* **Data for the task**:
========================
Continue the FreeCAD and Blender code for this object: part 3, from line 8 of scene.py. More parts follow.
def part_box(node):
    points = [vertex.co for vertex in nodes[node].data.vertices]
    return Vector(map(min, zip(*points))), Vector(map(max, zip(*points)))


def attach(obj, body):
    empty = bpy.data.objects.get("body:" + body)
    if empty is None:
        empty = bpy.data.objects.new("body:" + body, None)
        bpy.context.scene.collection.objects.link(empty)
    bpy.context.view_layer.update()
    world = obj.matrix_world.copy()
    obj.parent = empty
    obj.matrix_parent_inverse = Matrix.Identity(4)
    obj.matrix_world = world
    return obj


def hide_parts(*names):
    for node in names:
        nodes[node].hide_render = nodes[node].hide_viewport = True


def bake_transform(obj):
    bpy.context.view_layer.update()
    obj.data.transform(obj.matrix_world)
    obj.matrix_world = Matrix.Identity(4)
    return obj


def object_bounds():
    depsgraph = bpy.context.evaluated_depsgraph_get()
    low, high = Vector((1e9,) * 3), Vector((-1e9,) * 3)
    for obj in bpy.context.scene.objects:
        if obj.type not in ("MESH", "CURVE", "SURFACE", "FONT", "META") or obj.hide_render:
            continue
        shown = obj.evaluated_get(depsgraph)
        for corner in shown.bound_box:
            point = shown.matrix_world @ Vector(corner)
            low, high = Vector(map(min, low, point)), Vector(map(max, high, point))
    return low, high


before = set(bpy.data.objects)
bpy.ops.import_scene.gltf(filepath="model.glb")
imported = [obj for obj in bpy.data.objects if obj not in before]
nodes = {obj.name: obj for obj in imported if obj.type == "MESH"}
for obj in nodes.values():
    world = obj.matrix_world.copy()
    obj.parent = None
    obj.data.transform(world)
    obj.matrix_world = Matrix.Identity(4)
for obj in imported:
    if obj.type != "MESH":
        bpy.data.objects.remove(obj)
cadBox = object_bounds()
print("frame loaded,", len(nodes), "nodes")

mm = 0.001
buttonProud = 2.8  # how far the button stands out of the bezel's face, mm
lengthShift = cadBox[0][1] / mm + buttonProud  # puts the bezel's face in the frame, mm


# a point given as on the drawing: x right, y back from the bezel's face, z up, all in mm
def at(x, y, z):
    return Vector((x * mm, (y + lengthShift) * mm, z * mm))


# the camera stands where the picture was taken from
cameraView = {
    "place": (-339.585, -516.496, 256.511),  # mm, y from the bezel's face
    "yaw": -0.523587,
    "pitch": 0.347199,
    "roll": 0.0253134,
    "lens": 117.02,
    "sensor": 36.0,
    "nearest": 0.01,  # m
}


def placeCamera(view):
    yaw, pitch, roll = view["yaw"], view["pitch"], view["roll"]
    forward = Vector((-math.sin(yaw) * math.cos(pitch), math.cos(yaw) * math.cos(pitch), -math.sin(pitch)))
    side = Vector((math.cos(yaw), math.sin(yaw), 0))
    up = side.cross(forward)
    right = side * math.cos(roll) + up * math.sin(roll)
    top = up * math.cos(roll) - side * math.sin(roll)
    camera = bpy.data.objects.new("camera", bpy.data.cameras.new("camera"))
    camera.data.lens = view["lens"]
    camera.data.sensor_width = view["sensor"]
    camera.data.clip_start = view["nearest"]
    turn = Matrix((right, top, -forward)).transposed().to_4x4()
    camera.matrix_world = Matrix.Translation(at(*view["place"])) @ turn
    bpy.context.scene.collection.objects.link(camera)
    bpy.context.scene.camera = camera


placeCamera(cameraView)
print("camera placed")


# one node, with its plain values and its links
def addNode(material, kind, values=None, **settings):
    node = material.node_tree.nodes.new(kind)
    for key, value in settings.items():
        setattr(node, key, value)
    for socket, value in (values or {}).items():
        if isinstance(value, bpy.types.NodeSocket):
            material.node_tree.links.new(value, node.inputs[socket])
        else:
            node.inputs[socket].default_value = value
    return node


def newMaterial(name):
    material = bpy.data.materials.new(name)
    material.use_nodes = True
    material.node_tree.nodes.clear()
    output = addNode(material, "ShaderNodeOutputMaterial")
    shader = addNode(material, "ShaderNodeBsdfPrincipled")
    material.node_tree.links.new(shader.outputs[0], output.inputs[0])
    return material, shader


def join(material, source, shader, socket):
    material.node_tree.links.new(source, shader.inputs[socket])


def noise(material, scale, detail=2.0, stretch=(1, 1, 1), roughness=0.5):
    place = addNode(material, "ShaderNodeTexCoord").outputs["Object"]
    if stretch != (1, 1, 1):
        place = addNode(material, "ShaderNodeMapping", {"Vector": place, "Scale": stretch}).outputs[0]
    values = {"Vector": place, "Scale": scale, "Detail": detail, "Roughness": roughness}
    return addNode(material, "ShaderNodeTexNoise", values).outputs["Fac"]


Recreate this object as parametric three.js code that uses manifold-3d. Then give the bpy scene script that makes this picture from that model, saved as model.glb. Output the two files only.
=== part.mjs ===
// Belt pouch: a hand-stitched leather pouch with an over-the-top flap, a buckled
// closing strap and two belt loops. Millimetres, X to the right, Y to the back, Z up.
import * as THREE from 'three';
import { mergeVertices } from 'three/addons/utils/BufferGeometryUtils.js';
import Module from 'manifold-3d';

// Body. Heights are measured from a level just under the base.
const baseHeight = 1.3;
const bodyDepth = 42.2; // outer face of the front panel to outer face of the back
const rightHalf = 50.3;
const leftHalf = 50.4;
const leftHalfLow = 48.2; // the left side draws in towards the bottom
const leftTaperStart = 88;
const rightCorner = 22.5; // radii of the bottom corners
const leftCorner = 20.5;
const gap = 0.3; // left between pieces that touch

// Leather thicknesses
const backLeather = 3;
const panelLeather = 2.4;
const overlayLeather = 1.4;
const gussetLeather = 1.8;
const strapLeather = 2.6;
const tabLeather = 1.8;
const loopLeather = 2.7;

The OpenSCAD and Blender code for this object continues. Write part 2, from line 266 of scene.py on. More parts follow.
========================
* **What the exercise asks**:
Scan the listing above and identify each line holding the string "depsgraph"; copy every such line.

* **Task result**:
    depsgraph = bpy.context.evaluated_depsgraph_get()
        shown = obj.evaluated_get(depsgraph)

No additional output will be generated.